Answer: Surface tension is the property of a liquid that arises due to the cohesive forces between its molecules at the surface. It is the measure of the energy required to increase the surface area of a liquid by a unit amount. Surface tension is responsible for phenomena such as capillary action, where a liquid rises or falls in a narrow tube against the force of gravity. It also affects the shape of liquid droplets and the ability of insects to walk on water. Surface tension is influenced by intermolecular forces, temperature, and the presence of impurities.
8. Question: Discuss the concept of viscosity and the factors that affect it in liquids.
Answer: Viscosity is a measure of a liquid’s resistance to flow. It is caused by the internal friction between the molecules of the liquid as they move past each other. Viscosity is influenced by factors such as temperature, molecular size, and intermolecular forces. Generally, as temperature increases, the viscosity of liquids decreases due to increased molecular motion. Larger molecules tend to have higher viscosities, as they experience more friction. Additionally, stronger intermolecular forces, such as hydrogen bonding, can increase viscosity by hindering molecular flow.
9. Question: Explain the concept of amorphous and crystalline solids and their differences.
Answer: Amorphous solids lack a regular arrangement of particles and do not possess long-range order. They have a disordered structure, and their atoms or molecules are randomly arranged. Examples of amorphous solids include glass, rubber, and plastics. In contrast, crystalline solids have a highly ordered arrangement of particles, forming a regular repeating pattern called a crystal lattice. Crystalline solids exhibit a well-defined melting point and characteristic properties. Examples include salt, diamond, and quartz. The differences in properties between amorphous and crystalline solids arise from their distinct structures.
10. Question: Discuss the concept of phase diagrams and their significance in understanding phase transitions.

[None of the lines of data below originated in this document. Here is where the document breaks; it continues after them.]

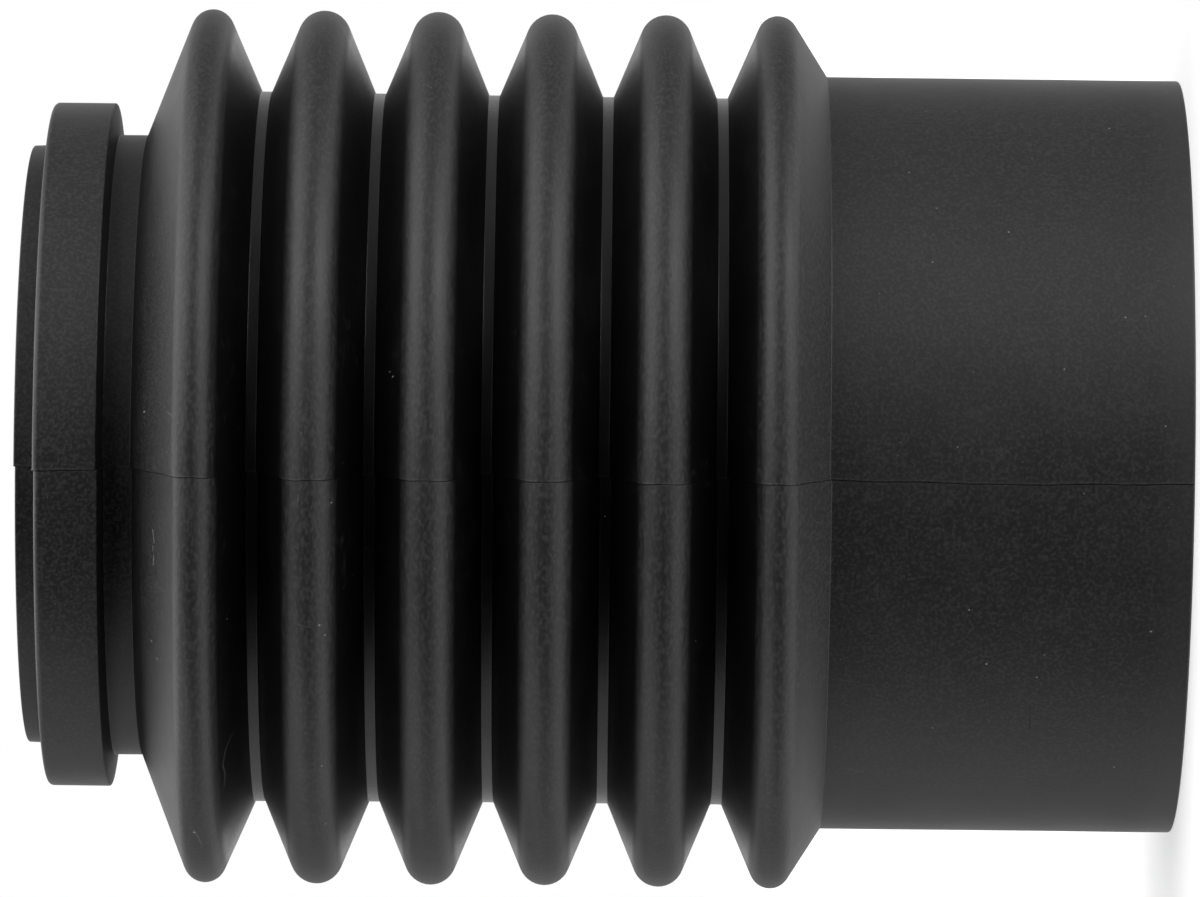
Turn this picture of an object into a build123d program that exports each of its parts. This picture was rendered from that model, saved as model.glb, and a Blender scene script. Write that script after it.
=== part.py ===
from build123d import *
import os
from math import acos, atan2, degrees, hypot

os.makedirs("parts", exist_ok=True)

# Rubber bellows boot: one hollow moulding of even wall. It stands on its sleeve.
# From z = 0 up: the plain sleeve, six folds, the neck with its groove, the collar
# and the thin lip. The Z axis is the boot's own axis. Sizes in millimetres.

# Sleeve, the plain open end that covers a tube
sleeve_diameter = 70.0
sleeve_length = 32.6

# Folds: round crests, straight flanks and narrow flat roots
fold_count = 6
fold_pitch = 10.58
crest_diameter = 81.3
crest_round = 2.4
end_crest_round = 1.9  # the first and the last crest are tighter than the rest
end_crest_inset = 0.2  # and sit this much nearer to their neighbours
root_diameter = 65.9
root_land = 1.0
sleeve_run_out = 4.4  # along the axis, from the sleeve's corner to the first fold's middle
neck_run_out = 5.6  # along the axis, from the last fold's middle to the neck's corner

# Neck end, round one straight bore. Its groove, between the folds and the collar,
# takes a plate's edge or a clamp.
neck_bore = 52.0
neck_wall = 2.85  # from the bore to the groove's floor
groove_width = 3.2
collar_height = 2.95  # how far the collar stands out of the groove
collar_thickness = 5.6
lip_wall = 1.85
lip_height = 2.0

# Wall of the sleeve and of the folds, measured square to its surface
wall = 1.4

# Edge rounding
collar_edge = 0.35
lip_edge = 0.15
rim_edge = 0.2
bore_edge = 0.8

# Diameters at the neck end
neck_diameter = neck_bore + 2 * neck_wall
collar_diameter = neck_diameter + 2 * collar_height
lip_diameter = neck_bore + 2 * lip_wall

# Heights of the features, one above the other
first_fold = sleeve_length + sleeve_run_out
last_fold = first_fold + (fold_count - 1) * fold_pitch
groove_floor = last_fold + neck_run_out
collar_bottom = groove_floor + groove_width
collar_top = collar_bottom + collar_thickness
lip_top = collar_top + lip_height


def crest_arc(height, radius, below, above):
    """A crest's round, ending where the straight flanks to its two corners touch it."""
    centre_radius = crest_diameter / 2 - radius

    def touching_angle(corner, side):
        radial = corner[0] - centre_radius
        axial = corner[1] - height
        spread = acos(radius / hypot(radial, axial))
        return degrees(atan2(axial, radial) - side * spread)

    start = touching_angle(below, -1)
    end = touching_angle(above, 1)
    return CenterArc((centre_radius, height), radius, start, end - start)


def skin():
    """The outer surface's outline, from the sleeve's rim up to the collar."""
    half_gap = (fold_pitch - root_land) / 2
    below = (sleeve_diameter / 2, sleeve_length)
    Line((below[0], 0), below)
    for fold in range(fold_count):
        middle = first_fold + fold * fold_pitch
        height = middle
        radius = crest_round
        above = (root_diameter / 2, middle + half_gap)
        if fold == 0:
            height = middle + end_crest_inset
            radius = end_crest_round
        if fold == fold_count - 1:
            height = middle - end_crest_inset
            radius = end_crest_round
            above = (neck_diameter / 2, groove_floor)
        crest = crest_arc(height, radius, below, above)
        Line(below, crest @ 0)
        Line(crest @ 1, above)
        below = (above[0], above[1] + root_land)
        if fold < fold_count - 1:
            Line(above, below)
    Line(above, (above[0], collar_bottom))


def ring_section(diameter, bottom, top):
    """Half the section of a solid ring round the neck's bore."""
    width = (diameter - neck_bore) / 2
    with Locations((neck_bore / 2, bottom)):
        Rectangle(width, top - bottom, align=(Align.MIN, Align.MIN))


def circles(diameter):
    """The round edges of one diameter on the part being built."""
    edges = bellows_boot.edges().filter_by(GeomType.CIRCLE)
    return edges.filter_by(lambda edge: abs(edge.radius - diameter / 2) < 0.001)


with BuildPart() as bellows_boot:
    with BuildSketch(Plane.XZ):
        with BuildLine() as folded_wall:
            skin()
            offset(amount=wall, side=Side.LEFT, closed=True)
        make_face()
        ring_section(neck_diameter, groove_floor - wall, collar_bottom)
        ring_section(collar_diameter, collar_bottom, collar_top)
        ring_section(lip_diameter, collar_top, lip_top)
    revolve(axis=Axis.Z)
    fillet(circles(collar_diameter), collar_edge)
    fillet(circles(lip_diameter), lip_edge)
    fillet(circles(neck_bore), bore_edge)
    fillet(bellows_boot.edges().group_by(Axis.Z)[0], rim_edge)

bellows_boot.part.label = "bellows_boot"
export_step(bellows_boot.part, "parts/bellows_boot.step")
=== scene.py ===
"""Looks of the rubber bellows boot: one lathed moulding with its parting lines, in black rubber."""

from collections import namedtuple
from math import acos, atan2, cos, hypot, pi, radians, sin, tan

import bpy
from mathutils import Matrix, Vector


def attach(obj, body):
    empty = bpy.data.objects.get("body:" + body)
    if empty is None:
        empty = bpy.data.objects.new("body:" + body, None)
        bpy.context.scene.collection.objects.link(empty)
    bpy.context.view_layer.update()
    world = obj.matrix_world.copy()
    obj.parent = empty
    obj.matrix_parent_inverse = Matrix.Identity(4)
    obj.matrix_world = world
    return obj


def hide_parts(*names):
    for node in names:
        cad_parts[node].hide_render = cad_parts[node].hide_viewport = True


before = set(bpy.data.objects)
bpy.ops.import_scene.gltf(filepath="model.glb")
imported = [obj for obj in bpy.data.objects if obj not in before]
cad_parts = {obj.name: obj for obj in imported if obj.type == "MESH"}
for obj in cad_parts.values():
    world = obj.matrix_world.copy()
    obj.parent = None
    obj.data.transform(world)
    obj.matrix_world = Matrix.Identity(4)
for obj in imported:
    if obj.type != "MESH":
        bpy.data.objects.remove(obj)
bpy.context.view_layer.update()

MM = 0.001

# ---------------------------------------------------------------- sizes of the boot, in millimetres
SLEEVE_RADIUS = 35.0
SLEEVE_LENGTH = 32.6
FOLD_COUNT = 6
FOLD_PITCH = 10.58
CREST_RADIUS = 40.65
CREST_ROUND = 2.4
END_CREST_ROUND = 1.9
END_CREST_INSET = 0.2
ROOT_RADIUS = 32.95
ROOT_LAND = 1.0
SLEEVE_RUN_OUT = 4.4
NECK_RUN_OUT = 5.6
NECK_BORE = 26.0
NECK_RADIUS = 28.85
GROOVE_WIDTH = 3.2
COLLAR_RADIUS = 31.8
COLLAR_THICKNESS = 5.6
LIP_RADIUS = 27.85
LIP_HEIGHT = 2.0
WALL = 1.4

FIRST_FOLD = SLEEVE_LENGTH + SLEEVE_RUN_OUT
LAST_FOLD = FIRST_FOLD + (FOLD_COUNT - 1) * FOLD_PITCH
GROOVE_FLOOR = LAST_FOLD + NECK_RUN_OUT
COLLAR_BOTTOM = GROOVE_FLOOR + GROOVE_WIDTH
COLLAR_TOP = COLLAR_BOTTOM + COLLAR_THICKNESS
LIP_TOP = COLLAR_TOP + LIP_HEIGHT
LEDGE = GROOVE_FLOOR - WALL

# edge rounding
COLLAR_TOP_EDGE = 0.5
COLLAR_UNDER_EDGE = 0.15
LIP_EDGE = 0.15
RIM_EDGE = 0.2
BORE_EDGE = 0.8
CORNER_EASE = 0.12

# Small drafts that the plain frame leaves out: both faces of the collar slope, the groove's floor ends a
# little earlier at both sides, and the lip tapers.
COLLAR_RISE = 0.12
COLLAR_DROP = 0.08
COLLAR_FOOT_DROP = 0.5
FLANK_FOOT_RISE = 0.1
LIP_TAPER = 0.07

# Spacing of the mesh's points on the outside; the inside is this much coarser
RUN_STEP = 2.2
TURN_STEP = radians(10)
INSIDE_COARSER = 2
# a point this near to each end of a straight run keeps the shading of the run flat
RUN_GUARD = 0.1


# ---------------------------------------------------------------- the section
def touching_angle(centre, radius, corner, side):
    """Angle, seen from a crest's centre, at which the flank from that corner touches its round."""
    radial, axial = corner[0] - centre[0], corner[1] - centre[1]
    return atan2(axial, radial) - side * acos(radius / hypot(radial, axial))


def outer_corners():
    """Corners of the outer skin, rim to collar, each as (radius, height, rounding)."""
    half_gap = (FOLD_PITCH - ROOT_LAND) / 2
    last_fold = FOLD_COUNT - 1
    below = (SLEEVE_RADIUS, SLEEVE_LENGTH)
    corners = [(SLEEVE_RADIUS, 0.0, RIM_EDGE), (*below, CORNER_EASE)]
    for fold in range(FOLD_COUNT):
        middle = FIRST_FOLD + fold * FOLD_PITCH
        radius = END_CREST_ROUND if fold in (0, last_fold) else CREST_ROUND
        inset = END_CREST_INSET if fold == 0 else -END_CREST_INSET if fold == last_fold else 0.0
        above = (ROOT_RADIUS, middle + half_gap)
        if fold == last_fold:
            above = (NECK_RADIUS, GROOVE_FLOOR + FLANK_FOOT_RISE)
        centre = (CREST_RADIUS - radius, middle + inset)
        start = touching_angle(centre, radius, below, -1)
        end = touching_angle(centre, radius, above, 1)
        reach = radius / cos((end - start) / 2)
        facing = (start + end) / 2
        corners.append((centre[0] + reach * cos(facing), centre[1] + reach * sin(facing), radius))
        corners.append((*above, CORNER_EASE))
        if fold < last_fold:
            below = (above[0], above[1] + ROOT_LAND)
            corners.append((*below, CORNER_EASE))
    corners.append((NECK_RADIUS, COLLAR_BOTTOM - COLLAR_FOOT_DROP, CORNER_EASE))
    return corners


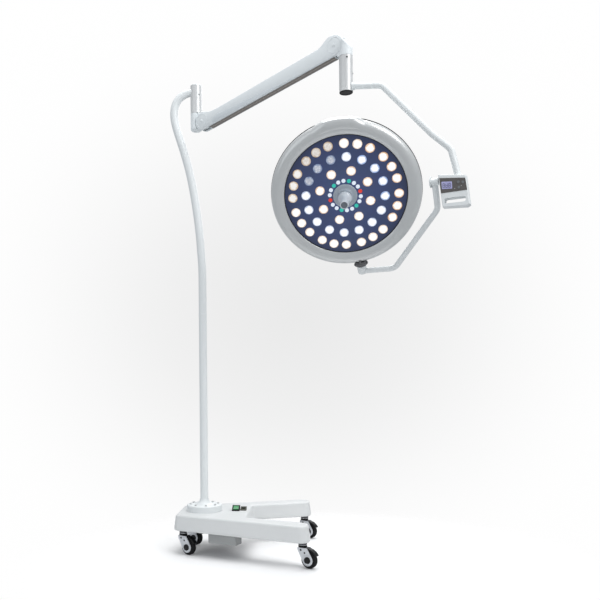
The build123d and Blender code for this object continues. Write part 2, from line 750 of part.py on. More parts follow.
def box_half_shell(side):
    """Half of the control box; side is +1 front, -1 back."""
    with BuildPart() as shell:
        with BuildSketch(yoke_frame):
            with BuildLine():
                Polyline(box_outline(0), close=True)
            make_face()
        extrude(amount=side * box_half)
        flat = shell.faces().filter_by(
            lambda face: abs(abs(face.normal_at().dot(yoke_frame.z_dir)) - 1) < 1e-3)
        outward = Axis(yoke_frame.origin, yoke_frame.z_dir * side)
        fillet(flat.sort_by(outward)[-1].edges(), 3)
        with BuildSketch(yoke_frame):
            with BuildLine():
                Polyline(box_outline(box_wall), close=True)
            make_face()
        extrude(amount=side * (box_half - box_wall), mode=Mode.SUBTRACT)
        # solid lower bar with the finger loop
        with BuildSketch(yoke_frame):
            with BuildLine():
                Polyline([(318, -50), (400, -52), (402.5, -84), (324, -86)], close=True)
            make_face()
        extrude(amount=side * (box_half - box_wall))
        with BuildSketch(yoke_frame):
            with Locations((361, -69)):
                RectangleRounded(66, 17, 6)
        extrude(amount=side * 40, mode=Mode.SUBTRACT)
        with BuildSketch(tilt_plane(300)):
            Circle(tilt_spindle_r)
        extrude(amount=18, mode=Mode.SUBTRACT)
        if side > 0:
            # recess for the display panel and the three key holes
            with BuildSketch(yoke_frame.offset(box_half - recess_depth)):
                with BuildLine():
                    Polyline(display_outline(0), close=True)
                make_face()
            extrude(amount=5, mode=Mode.SUBTRACT)
            with BuildSketch(yoke_frame.offset(8)):
                with Locations(*key_xy.values()):
                    Circle(key_hole_r)
            extrude(amount=20, mode=Mode.SUBTRACT)
    return shell.part


save("box_back", box_half_shell(-1))
save("box_front", box_half_shell(1))

with BuildPart() as display_panel:
    with BuildSketch(yoke_frame.offset(box_half - recess_depth)):
        with BuildLine():
            Polyline(display_outline(0.2), close=True)
        make_face()
        with Locations(*key_xy.values()):
            Circle(key_hole_r, mode=Mode.SUBTRACT)
    extrude(amount=2.2)
save("display_panel", display_panel.part)

for name, xy in key_xy.items():
    with BuildPart() as key:
        with BuildSketch(yoke_frame.offset(box_half - 4)):
            with Locations(xy):
                Circle(key_r)
        extrude(amount=6)
    save(name, key.part)

with BuildPart() as tilt_spindle:
    with BuildSketch(tilt_plane(284.5)):
        Circle(tilt_spindle_r)
    extrude(amount=33.4)
save("tilt_spindle", tilt_spindle.part)

# ---------------- inner gimbal arm ----------------
tilt_boss_x, tilt_cap_t = 283.5, 3.5
head_pin_r = 7
inner_path = [(294.5, 6), (293, 94), (118, 297), (4, 298)]      # inner frame


def pivot_plane(y):
    """Plane square to the head pivot axis, y from the gimbal centre."""
    return Plane(origin=local(inner_frame, 0, y), x_dir=tilt_dir, z_dir=pivot_dir)


with BuildPart() as inner_arm_tube:
    with BuildLine(inner_frame) as path:
        FilletPolyline(inner_path, radius=tube_bend_r)
    with BuildSketch(Plane(origin=path.line @ 0, z_dir=path.line % 0)):
        Circle(inner_tube_r)
        Circle(inner_tube_r - tube_wall, mode=Mode.SUBTRACT)
    sweep(path=path.line)
    # tilt boss and bore
    with BuildSketch(tilt_plane(tilt_boss_x)):
        Circle(12)
    extrude(amount=23.5)
    with BuildSketch(tilt_plane(280)):
        Circle(tilt_spindle_r + clearance)
    extrude(amount=40, mode=Mode.SUBTRACT)
    # head pivot boss and bore
    with BuildSketch(pivot_plane(276)):
        Circle(16.5)
    extrude(amount=32)
    fillet(inner_arm_tube.faces().sort_by(Axis(gimbal, pivot_dir))[-1].edges(), 9)
    with BuildSketch(pivot_plane(270)):
        Circle(head_pin_r + clearance)
    extrude(amount=31, mode=Mode.SUBTRACT)
save("inner_arm_tube", inner_arm_tube.part)

with BuildPart() as tilt_cap:
    with BuildSketch(tilt_plane(tilt_boss_x - tilt_cap_t)):
        Circle(18)
    extrude(amount=tilt_cap_t)
    fillet(tilt_cap.faces().sort_by(Axis(gimbal, tilt_dir))[0].edges(), 2)
save("tilt_cap", tilt_cap.part)


# ---------------- lamp head ----------------
# Turned profiles are radius, height above the panel face.
def turned(profile):
    with BuildPart() as body:
        with BuildSketch(head_profile):
            with BuildLine():
                Polyline(profile, close=True)
            make_face()
        revolve(axis=lamp_axis)
    return body.part


with BuildPart() as front_ring:
    with BuildSketch(head_profile):
        with BuildLine():
            Line((208.2, -4), (208.2, 1))
            Spline([(208.2, 1), (217, 7), (232, 10), (247, 4), (rim_r, -9)],
                   tangents=[(0.5, 1), (0, -1)])
            Polyline([(rim_r, -9), (254, -15), (206, -15), (206, -4.2), (208.2, -4)])
        make_face()
    revolve(axis=lamp_axis)
save("front_ring", front_ring.part)

rim_seal = turned([(236, -15), (254.6, -15), (255.6, -16.5), (255.6, -20), (254, -21.5),
                   (236, -21.5)])
save("rim_seal", rim_seal)

with BuildPart() as rear_housing:
    with BuildSketch(head_profile):
        with BuildLine():
            Line((0, -74), (0, -71.5))
            Spline([(0, -71.5), (90, -68), (170, -56), (225, -40), (250.5, -24)],
                   tangents=[(1, 0), (0.4, 1)])
            Polyline([(250.5, -24), (250.5, -21.5), (253.5, -21.5), (253.5, -24)])
            Spline([(253.5, -24), (227, -42.5), (171, -58.5), (90, -70.5), (0, -74)],
                   tangents=[(-0.4, -1), (-1, 0)])
        make_face()
    revolve(axis=lamp_axis)
save("rear_housing", rear_housing.part)

grip_start, grip_sweep = 65.5, 40   # degrees round the rim
grip_profile = [(256.2, -22), (256.2, -4), (252, 6.5), (258, 4), (261.5, -3), (262, -14),
                (260, -22)]
with BuildPart() as rim_grip:
    with BuildSketch(head_profile):
        with BuildLine():
            Polyline(grip_profile, close=True)
        make_face()
    revolve(axis=lamp_axis, revolution_arc=grip_sweep)
save("rim_grip",
     largest(rim_grip.part.rotate(lamp_axis, grip_start) - front_ring.part - rim_seal))

big_lens_r, small_lens_r, lens_gap = 16.6, 8.0, 0.1
panel_t = 4
board_top, sheet_t = -11, 2         # LED board face; board and sink plate thickness
board_r, board_hole_r = 205.5, 12
fin_depth, fin_pitch, fin_t, fin_circle_r = 19, 24, 2.5, 185
sink_bottom = board_top - 2 * sheet_t


def ring_points(radius, angles):
    """Points on a circle; angles in degrees from the head's y axis towards x."""
    return [(radius * sin(radians(a)), radius * cos(radians(a))) for a in angles]


outer_points = ring_points(179, [23.4 + 45 * k + d for k in range(8) for d in (-14, 0, 14)])
middle_points = ring_points(133.5, [12.3 + 22.5 * k for k in range(16)])
inner_points = ring_points(87.5, [23.6 + 45 * k for k in range(8)])
small_points = ring_points(52.3, [4.3 + 20 * k for k in range(18)])

with BuildPart() as light_panel:
    with BuildSketch(head_frame.offset(-panel_t)):
        Circle(panel_r)
        with Locations(*outer_points, *middle_points, *inner_points):
            Circle(big_lens_r + lens_gap, mode=Mode.SUBTRACT)
        with Locations(*small_points):
            Circle(small_lens_r + lens_gap, mode=Mode.SUBTRACT)
        Circle(20, mode=Mode.SUBTRACT)
    extrude(amount=panel_t)
save("light_panel", light_panel.part)


def lenses(points, radius):
    with BuildPart() as discs:
        with BuildSketch(head_frame.offset(board_top)):
            with Locations(*points):
                Circle(radius)
        extrude(amount=11.4)
    return discs.part


save("warm_lenses", lenses(outer_points + inner_points, big_lens_r))
save("cool_lenses", lenses(middle_points, big_lens_r))
save("small_lenses", lenses(small_points, small_lens_r))

# disc with a raised wall round its edge, up to the panel
with BuildPart() as led_board:
    with BuildSketch(head_frame.offset(board_top - sheet_t)):
        Circle(board_r)
        Circle(board_hole_r, mode=Mode.SUBTRACT)
    extrude(amount=sheet_t)
    with BuildSketch(head_frame.offset(board_top)):
        Circle(205.9)
        Circle(201, mode=Mode.SUBTRACT)
    extrude(amount=-panel_t - board_top)
save("led_board", led_board.part)

with BuildPart() as heat_sink:
    with BuildSketch(head_frame.offset(sink_bottom)):
        Circle(board_r)
        Circle(board_hole_r, mode=Mode.SUBTRACT)
    extrude(amount=sheet_t)
    with BuildSketch(head_frame.offset(sink_bottom - fin_depth)):
        for i in range(-6, 7):
            with Locations((i * fin_pitch, 0)):
                Rectangle(fin_t, 2 * sqrt(fin_circle_r ** 2 - (i * fin_pitch) ** 2))
        Circle(30, mode=Mode.SUBTRACT)
    extrude(amount=fin_depth)
save("heat_sink", heat_sink.part)

with BuildPart() as head_pivot_boot:
    with BuildSketch(pivot_plane(246)):
        Circle(21)
    extrude(amount=27.5)
    fillet(head_pivot_boot.faces().sort_by(Axis(gimbal, pivot_dir))[-1].edges(), 5)
    with BuildSketch(pivot_plane(272)):
        Circle(head_pin_r)
    extrude(amount=27)
# cut back to the rim, keeping the piece outside it
boot = head_pivot_boot.part - front_ring.part - rim_seal - rear_housing.part
head_core = Cylinder(254.2, 60).moved(Location(head_frame)).moved(Location(lamp_dir * -22))
save("head_pivot_boot", largest(boot - head_core))

handle_stem_r, handle_r, handle_len = 9, 14.6, 90.0
with BuildPart() as handle_base:
    with BuildSketch(head_frame):
        Circle(41)
    extrude(amount=5)
    fillet(handle_base.faces().sort_by(Axis(lamp_centre, lamp_dir))[-1].edges(), 2.5)
    with BuildSketch(head_frame.offset(5)):
        Circle(25)
    extrude(amount=14)
    with BuildSketch(head_frame.offset(-12.9)):
        Circle(board_hole_r - 0.1)
    extrude(amount=14)
    with BuildSketch(head_frame):
        Circle(handle_stem_r + clearance)
    extrude(amount=30, mode=Mode.SUBTRACT)
save("handle_base", handle_base.part)

save("sterile_handle", turned([
    (0, 0.3), (handle_stem_r, 0.3), (handle_stem_r, 19.2), (22, 19.2), (23, 24), (17, 34),
    (handle_r, 42), (handle_r, handle_len - 5), (handle_r - 4, handle_len), (0, handle_len)]))
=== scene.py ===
import math
import bpy
import bmesh
import numpy as np
from mathutils import Vector, Matrix


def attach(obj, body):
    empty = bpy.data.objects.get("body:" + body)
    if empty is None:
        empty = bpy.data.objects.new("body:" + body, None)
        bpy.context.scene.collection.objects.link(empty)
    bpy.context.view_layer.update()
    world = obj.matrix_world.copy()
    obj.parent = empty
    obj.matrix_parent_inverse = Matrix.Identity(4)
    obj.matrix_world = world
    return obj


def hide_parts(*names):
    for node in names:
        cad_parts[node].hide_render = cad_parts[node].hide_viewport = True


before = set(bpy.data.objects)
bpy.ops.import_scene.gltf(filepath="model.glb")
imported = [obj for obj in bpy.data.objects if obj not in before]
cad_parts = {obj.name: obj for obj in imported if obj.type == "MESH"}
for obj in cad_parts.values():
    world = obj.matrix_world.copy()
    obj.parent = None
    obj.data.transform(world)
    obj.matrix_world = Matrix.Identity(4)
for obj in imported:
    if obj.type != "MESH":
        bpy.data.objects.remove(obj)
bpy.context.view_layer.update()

# ------------------------------------------------------------------ frame numbers (mm -> m)
OX, OY = -411.28, 141.26


def W(x, y, z):
    return Vector(((x + OX) / 1000, (y + OY) / 1000, z / 1000))


def unit(v):
    return Vector(v).normalized()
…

Answer: Phase diagrams are graphical representations that show the conditions under which different phases of a substance are stable. They typically plot temperature on the x-axis and pressure on the y-axis. Phase diagrams provide valuable information about the behavior of substances at different temperatures and pressures, including the existence of different phases (solid, liquid, gas) and their boundaries. They also illustrate the conditions at which phase transitions occur, such as melting, boiling, and sublimation. Phase diagrams are essential tools in fields such as materials science, thermodynamics, and engineering.